> **DATASET SECTION**:
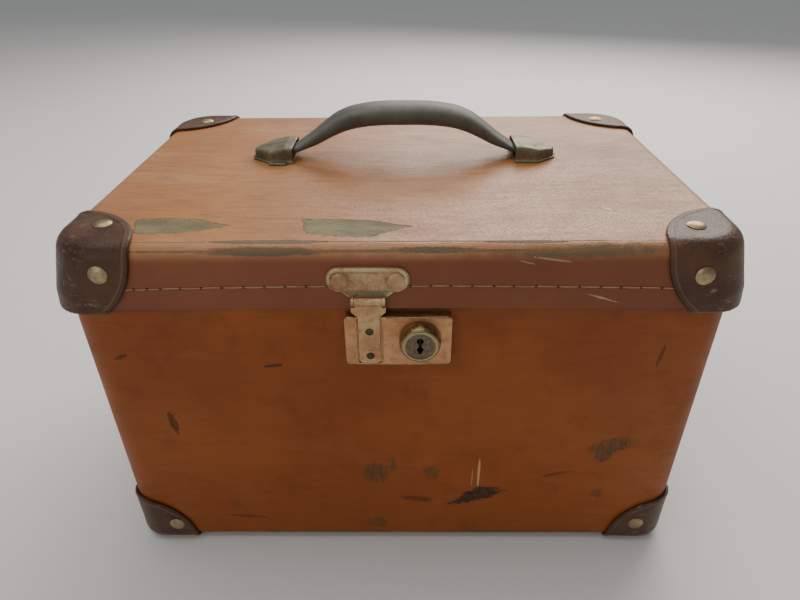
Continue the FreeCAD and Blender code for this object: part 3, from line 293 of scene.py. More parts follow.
def fibre_lid():
    M = Mat("fibre_lid")
    g, streak = grain(M, (0.30, 1.0, 1.0))
    jag = M.noise(210.0, 5.0, 0.66)
    jag2 = M.noise(600.0, 4.0, 0.7, dist=0.6)
    big = M.noise(8.0, 4.0, 0.6)
    mid = M.noise(38.0, 5.0, 0.62, dist=0.4, stretch=(0.5, 1.0, 1.0))
    top = M.rng(M.z, 0.2065, 0.2138)
    # painted light: the top face gets a far lighter colour than the skirt, a lit top and a shaded front painted as two
    # colours of one leathercloth
    base = M.mix(M.rng(big, 0.35, 0.68), (0.190, 0.050, 0.016), (0.245, 0.074, 0.025))
    lit_top_col = M.mix(M.rng(big, 0.30, 0.70), (0.41, 0.170, 0.058), (0.51, 0.230, 0.083))
    base = M.mix(M.f("MULTIPLY", top, 0.85), base, lit_top_col)
    base = M.mix(M.f("MULTIPLY", M.rng(mid, 0.48, 0.72), 0.36), base, (0.20, 0.066, 0.024))
    base = M.mix(M.f("MULTIPLY", M.rng(streak, 0.44, 0.72), M.f("ADD", 0.16, M.f("MULTIPLY", top, 0.30))), base, (0.21, 0.080, 0.032))
    bloom = M.rng(M.noise(20.0, 6.0, 0.72, dist=0.8, stretch=(0.4, 1.0, 1.0)), 0.52, 0.74)
    base = M.mix(M.f("MULTIPLY", bloom, M.f("MULTIPLY", top, 0.45)), base, (0.62, 0.37, 0.20))
    isfront = M.f("LESS_THAN", M.y, -0.1085)
    # peeled places on the top show grey-green board
    tear = M.noise(95.0, 7.0, 0.74, dist=0.3, stretch=(0.45, 1.3, 1.0))
    p1 = M.poly(M.x, M.y, [(-137.5, -83.2), (-130.7, -99.0), (-118.2, -99.9), (-103.5, -98.6), (-86.5, -90.4), (-99.7, -85.0), (-118.8, -82.0)], tear, 7.0, 0.35)
    p2 = M.poly(M.x, M.y, [(-49.2, -84.3), (-45.8, -101.4), (-28.2, -104.0), (-12.6, -103.8), (5.5, -93.3), (-9.2, -87.0), (-30.0, -84.3)], tear, 7.5, 0.35)
    p3 = M.ell(M.x, M.y, -66, -82.8, 17, 0.8, -2, jag, 0.5)
    p4 = M.ell(M.x, M.y, 111, -71.8, 4.4, 1.6, -38, jag, 0.35)
    istop = M.f("GREATER_THAN", M.z, 0.2128)
    board = M.f("MULTIPLY", M.mx(p1, p2, M.f("MULTIPLY", p3, 0.55)), istop)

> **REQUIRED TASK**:
Nothing in the data may differ; print all of it exactly as written.

> **WORKED ANSWER**:
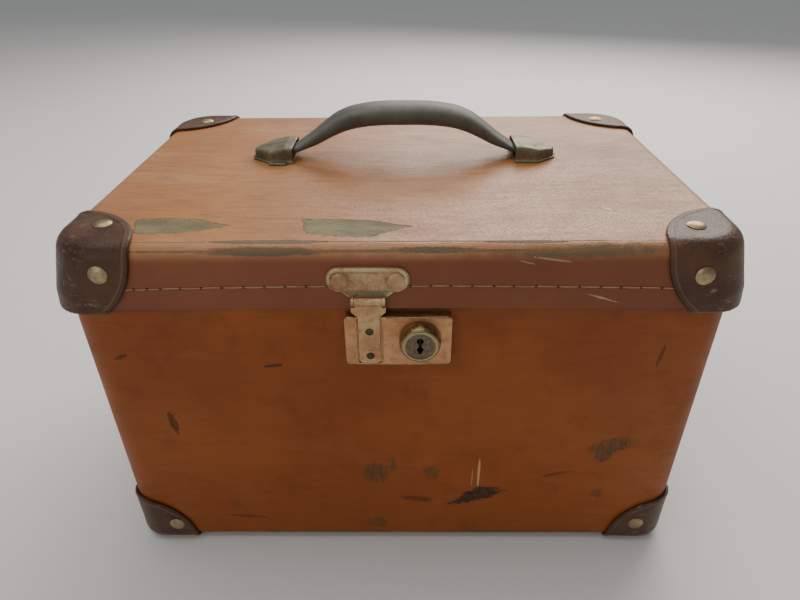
Continue the FreeCAD and Blender code for this object: part 3, from line 293 of scene.py. More parts follow.
def fibre_lid():
    M = Mat("fibre_lid")
    g, streak = grain(M, (0.30, 1.0, 1.0))
    jag = M.noise(210.0, 5.0, 0.66)
    jag2 = M.noise(600.0, 4.0, 0.7, dist=0.6)
    big = M.noise(8.0, 4.0, 0.6)
    mid = M.noise(38.0, 5.0, 0.62, dist=0.4, stretch=(0.5, 1.0, 1.0))
    top = M.rng(M.z, 0.2065, 0.2138)
    # painted light: the top face gets a far lighter colour than the skirt, a lit top and a shaded front painted as two
    # colours of one leathercloth
    base = M.mix(M.rng(big, 0.35, 0.68), (0.190, 0.050, 0.016), (0.245, 0.074, 0.025))
    lit_top_col = M.mix(M.rng(big, 0.30, 0.70), (0.41, 0.170, 0.058), (0.51, 0.230, 0.083))
    base = M.mix(M.f("MULTIPLY", top, 0.85), base, lit_top_col)
    base = M.mix(M.f("MULTIPLY", M.rng(mid, 0.48, 0.72), 0.36), base, (0.20, 0.066, 0.024))
    base = M.mix(M.f("MULTIPLY", M.rng(streak, 0.44, 0.72), M.f("ADD", 0.16, M.f("MULTIPLY", top, 0.30))), base, (0.21, 0.080, 0.032))
    bloom = M.rng(M.noise(20.0, 6.0, 0.72, dist=0.8, stretch=(0.4, 1.0, 1.0)), 0.52, 0.74)
    base = M.mix(M.f("MULTIPLY", bloom, M.f("MULTIPLY", top, 0.45)), base, (0.62, 0.37, 0.20))
    isfront = M.f("LESS_THAN", M.y, -0.1085)
    # peeled places on the top show grey-green board
    tear = M.noise(95.0, 7.0, 0.74, dist=0.3, stretch=(0.45, 1.3, 1.0))
    p1 = M.poly(M.x, M.y, [(-137.5, -83.2), (-130.7, -99.0), (-118.2, -99.9), (-103.5, -98.6), (-86.5, -90.4), (-99.7, -85.0), (-118.8, -82.0)], tear, 7.0, 0.35)
    p2 = M.poly(M.x, M.y, [(-49.2, -84.3), (-45.8, -101.4), (-28.2, -104.0), (-12.6, -103.8), (5.5, -93.3), (-9.2, -87.0), (-30.0, -84.3)], tear, 7.5, 0.35)
    p3 = M.ell(M.x, M.y, -66, -82.8, 17, 0.8, -2, jag, 0.5)
    p4 = M.ell(M.x, M.y, 111, -71.8, 4.4, 1.6, -38, jag, 0.35)
    istop = M.f("GREATER_THAN", M.z, 0.2128)
    board = M.f("MULTIPLY", M.mx(p1, p2, M.f("MULTIPLY", p3, 0.55)), istop)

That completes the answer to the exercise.